• _DATA LISTING_
******

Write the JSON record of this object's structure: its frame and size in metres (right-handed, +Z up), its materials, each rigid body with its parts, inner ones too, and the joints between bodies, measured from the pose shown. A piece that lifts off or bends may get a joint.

******

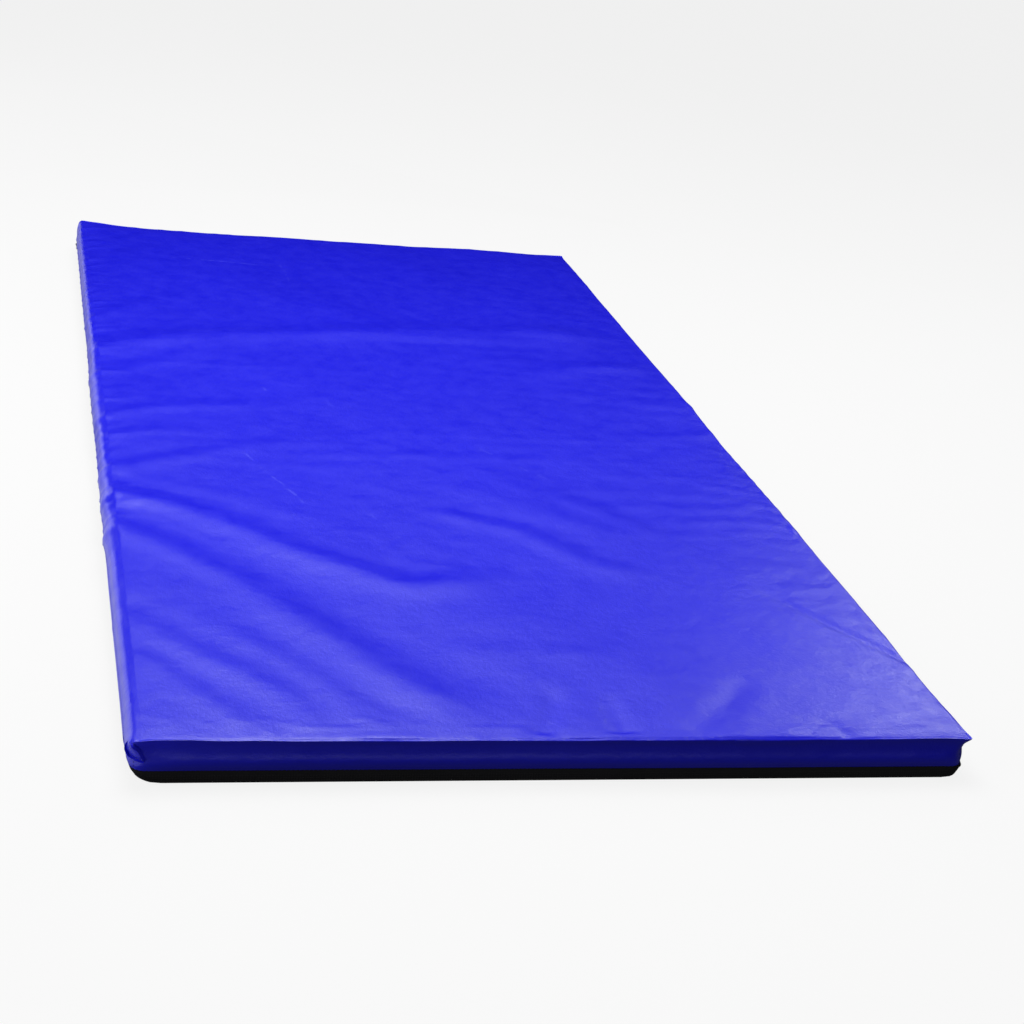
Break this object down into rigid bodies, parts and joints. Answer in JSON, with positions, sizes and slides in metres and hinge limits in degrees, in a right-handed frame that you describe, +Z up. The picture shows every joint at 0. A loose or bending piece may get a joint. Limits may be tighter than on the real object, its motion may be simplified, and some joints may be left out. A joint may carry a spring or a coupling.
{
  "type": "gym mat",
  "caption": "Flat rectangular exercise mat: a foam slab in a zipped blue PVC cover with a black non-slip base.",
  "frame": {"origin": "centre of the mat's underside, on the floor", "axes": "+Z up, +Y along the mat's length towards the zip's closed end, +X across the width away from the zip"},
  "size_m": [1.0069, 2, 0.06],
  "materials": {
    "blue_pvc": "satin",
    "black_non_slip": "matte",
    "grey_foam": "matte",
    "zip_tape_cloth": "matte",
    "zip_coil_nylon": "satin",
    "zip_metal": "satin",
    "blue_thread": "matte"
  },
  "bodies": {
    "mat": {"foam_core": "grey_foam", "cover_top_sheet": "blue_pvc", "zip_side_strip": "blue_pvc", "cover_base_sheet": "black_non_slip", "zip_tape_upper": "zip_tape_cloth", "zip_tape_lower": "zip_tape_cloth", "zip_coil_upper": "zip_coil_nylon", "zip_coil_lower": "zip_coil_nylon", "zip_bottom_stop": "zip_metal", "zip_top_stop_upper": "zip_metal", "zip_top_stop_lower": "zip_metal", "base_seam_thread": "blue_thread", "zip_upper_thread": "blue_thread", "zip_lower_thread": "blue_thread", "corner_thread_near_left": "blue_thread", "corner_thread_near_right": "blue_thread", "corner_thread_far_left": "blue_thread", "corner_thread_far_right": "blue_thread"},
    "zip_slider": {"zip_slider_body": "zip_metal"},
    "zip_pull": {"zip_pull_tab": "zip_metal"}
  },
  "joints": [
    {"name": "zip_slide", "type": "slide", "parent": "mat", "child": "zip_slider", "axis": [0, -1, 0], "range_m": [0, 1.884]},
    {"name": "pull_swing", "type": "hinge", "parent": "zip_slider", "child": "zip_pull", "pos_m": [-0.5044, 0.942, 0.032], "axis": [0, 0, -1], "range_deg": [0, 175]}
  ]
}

******

• _STATED GOAL_
Identify each line in the entries with the word "materials" and copy it.

• _ANSWER TO THIS EXERCISE_
Write the JSON record of this object's structure: its frame and size in metres (right-handed, +Z up), its materials, each rigid body with its parts, inner ones too, and the joints between bodies, measured from the pose shown. A piece that lifts off or bends may get a joint.
  "materials": {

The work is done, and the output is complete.